__Dataset content__.
---

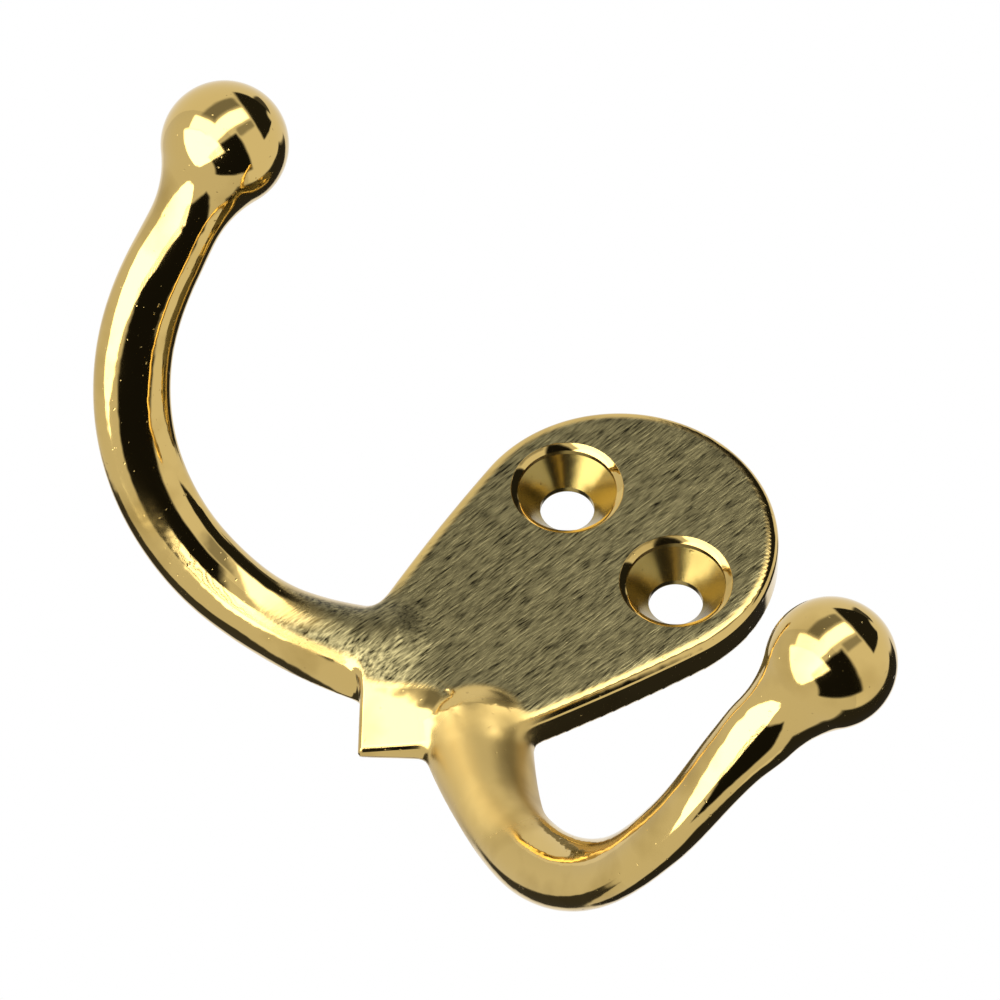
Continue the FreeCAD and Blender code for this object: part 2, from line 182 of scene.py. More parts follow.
def add_mesh(name: str, points: Array, faces: list) -> Object:
    """Put a mesh object in the scene.

    Args:
        name: the object's name.
        points: one point a row.
        faces: point numbers of each face.

    Returns:
        The object.
    """
    mesh = bpy.data.meshes.new(name)
    mesh.from_pydata(points.tolist(), [], faces)
    return add_object(name, mesh)


# Sub-assemblies


@dataclass
class SpadePlate:
    """The wall plate: round top, bulged flanks and a sloped V point.  Sizes are in mm."""

    thickness: float = 3.8
    # polished bevel round the front: width, slope in degrees, and how its two edges are rounded
    rim_width: float = 1.0
    rim_slope: float = 18.0
    rim_blend: float = 0.2
    edge_round: float = 0.6
    top_radius: float = 14.05
    top_drop: float = 0.25
    flank_radius: float = 200.0
    point_depth: float = 31.5
    point_half_width: float = 8.4
    corner_round: float = 0.35
    # below the screw line, where the bevel starts to fade towards the V point and where it is gone
    point_span: Pair = (21.0, 25.0)
    # the slope on the V's front: where it leaves the face, the height that it stays below, and
    # what it faces as (x, out, z)
    scoop_top: float = 24.4
    scoop_end: float = -23.0
    scoop_facing: Triple = (0.15, 0.92, -0.36)
    scoop_blend: float = 0.8
    back_round: float = 0.25
    # rays that find the rough outline: their start (x, z), number, length and halvings
    ray_start: Pair = (0.0, -8.0)
    rays: int = 160
    ray_length: float = 40.0
    halvings: int = 30

    def flank_centre(self) -> Array:
        """Centre of the right flank's circle, which touches the round top and ends at the V.

        Returns:
            Its x and z in mm.
        """
        top = np.array([0.0, -self.top_drop])
        shoulder = np.array([self.point_half_width, self.point_half_width - self.point_depth])
        across = self.flank_radius - self.top_radius
        down = shoulder - top
        reach = np.hypot(*down)
        corner = math.acos((across ** 2 + reach ** 2 - self.flank_radius ** 2) / (2 * across * reach))
        angle = math.atan2(down[1], down[0]) - corner
        return top + across * np.array([math.cos(angle), math.sin(angle)])

    def outline(self, x: Array, z: Array) -> Array:
        """Distance from the plate's outline, negative inside.

        Above the line from the flank's centre through the top's centre it is
        the distance to the top's circle, below it that to the flank's circle,
        cut by the two 45 degree lines of the V point.

        Args:
            x: across the plate, in mm.
            z: up the plate, in mm.

        Returns:
            Distances in mm.
        """
        side = np.abs(x)
        centre = self.flank_centre()
        top = np.hypot(x, z + self.top_drop) - self.top_radius
        flank = np.hypot(side - centre[0], z - centre[1]) - self.flank_radius
        turn = centre[1] + self.top_drop
        above = (z + self.top_drop) * -centre[0] + side * turn > 0.0
        rounded = np.where(above, top, flank)
        right = (x - z - self.point_depth) / math.sqrt(2.0)
        left = (-x - z - self.point_depth) / math.sqrt(2.0)
        point = round_corner(right, left, self.corner_round)
        return round_corner(rounded, point, self.corner_round)

    def field(self, p: Array) -> Array:
        """Signed distance to the plate: its outline carried from the wall to the front face.

        A shallow polished bevel runs round the front, and between the arms the
        front falls in one flat slope, turned a little to the right, to the thin
        tip of the V point.

        Args:
            p: points in mm, one row each.

        Returns:
            Distances in mm, negative inside.
        """
        x, out, z = p[:, 0], -p[:, 1], p[:, 2]
        level = out - self.thickness
        facing = np.array(self.scoop_facing) / np.linalg.norm(self.scoop_facing)
        scoop = x * facing[0] + level * facing[1] + (z + self.scoop_top) * facing[2]
        scoop = np.minimum(scoop, self.scoop_end - z)
        front = round_corner(level, scoop, self.scoop_blend)
        outline = self.outline(x, z)
        slope = math.radians(self.rim_slope)
        width = self.rim_width * (1.0 - ease(-z, *self.point_span))
        rim = (outline + width) * math.sin(slope) + level * math.cos(slope)
        front = round_corner(front, rim, self.rim_blend)
        body = round_corner(outline, front, self.edge_round)
        return round_corner(body, -out, self.back_round)

    def rough(self, hole_spacing: float, hole_radius: float) -> tuple:
        """Closed prism with two round holes, to start the mesh from.

        Rays from a point in the plate find its outline by halving, and each
        hole is a ring of points on a circle.  The front is filled between the
        rings, the back is the same fill turned over, and walls join the two.

        Args:
            hole_spacing: between the two holes, in mm.
            hole_radius: of each hole, in mm.

        Returns:
            Points in mm, one a row, and a list of arrays of faces.
        """
        angle = np.linspace(0.0, FULL_TURN, self.rays, endpoint=False)
        ray = np.stack([np.cos(angle), np.sin(angle)], 1)
        start = np.array(self.ray_start)
        low, high = np.zeros(self.rays), np.full(self.rays, self.ray_length)
        for _ in range(self.halvings):
            mid = (low + high) / 2
            at = ray * mid[:, None] + start
            inside = self.outline(at[:, 0], at[:, 1]) < 0
            low, high = np.where(inside, mid, low), np.where(inside, high, mid)
        rings = [ray * low[:, None] + start]
        rings += [ray[::-1] * hole_radius + [side.value * hole_spacing / 2, 0.0] for side in Side]
        flat = np.vstack(rings)
        count = len(flat)
        lifted = [np.column_stack([ring, np.zeros(self.rays)]).tolist() for ring in rings]
        fill = np.array(tessellate_polygon(lifted))
        i = np.arange(count)
        j = i - i % self.rays + (i + 1) % self.rays
        walls = np.column_stack([i, i + count, j + count, j])
        front = np.column_stack([flat[:, 0], np.full(count, -self.thickness), flat[:, 1]])
        back = np.column_stack([flat[:, 0], np.zeros(count), flat[:, 1]])
        return np.vstack([front, back]), [fill, fill[:, ::-1] + count, walls]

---

__Directions__.
Begin with the first line of the data above and, please, print each line exactly until you have printed the line containing "wall plate: round"; print nothing else.

__Task result__.
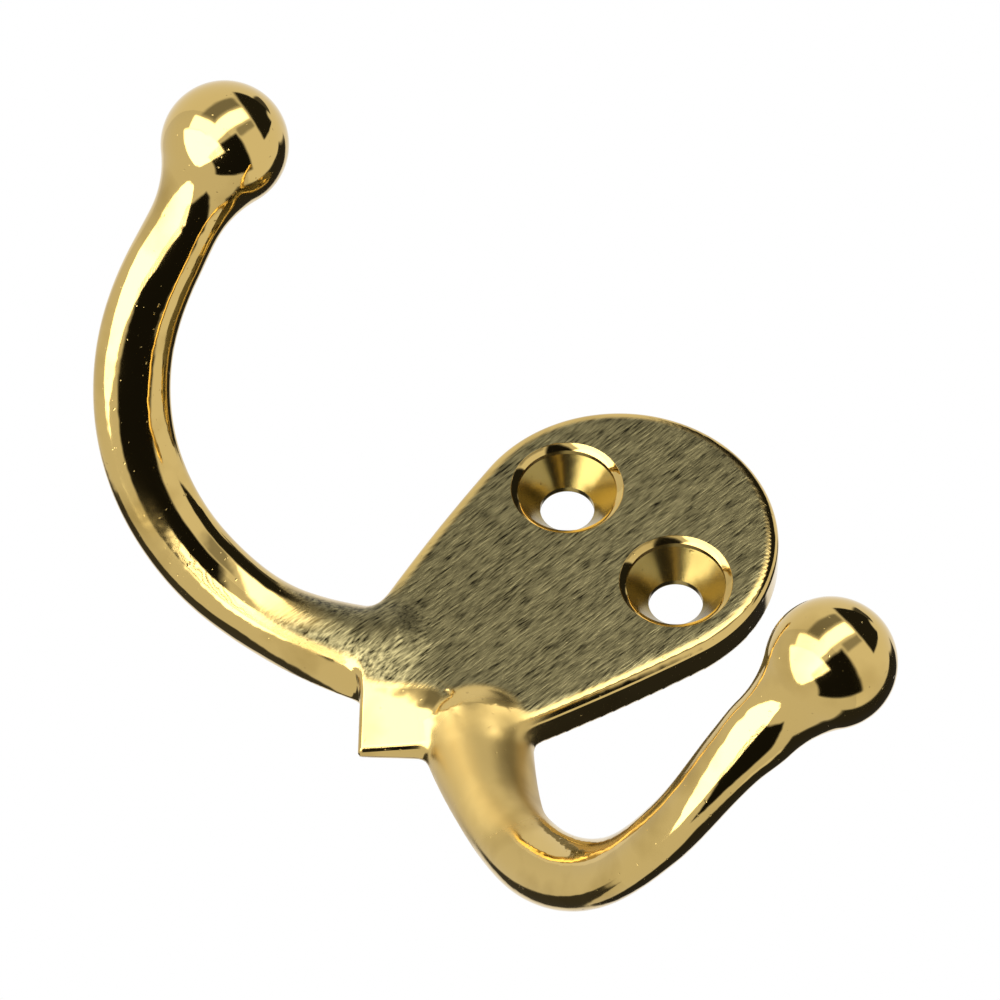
Continue the FreeCAD and Blender code for this object: part 2, from line 182 of scene.py. More parts follow.
def add_mesh(name: str, points: Array, faces: list) -> Object:
    """Put a mesh object in the scene.

    Args:
        name: the object's name.
        points: one point a row.
        faces: point numbers of each face.

    Returns:
        The object.
    """
    mesh = bpy.data.meshes.new(name)
    mesh.from_pydata(points.tolist(), [], faces)
    return add_object(name, mesh)


# Sub-assemblies


@dataclass
class SpadePlate:
    """The wall plate: round top, bulged flanks and a sloped V point.  Sizes are in mm."""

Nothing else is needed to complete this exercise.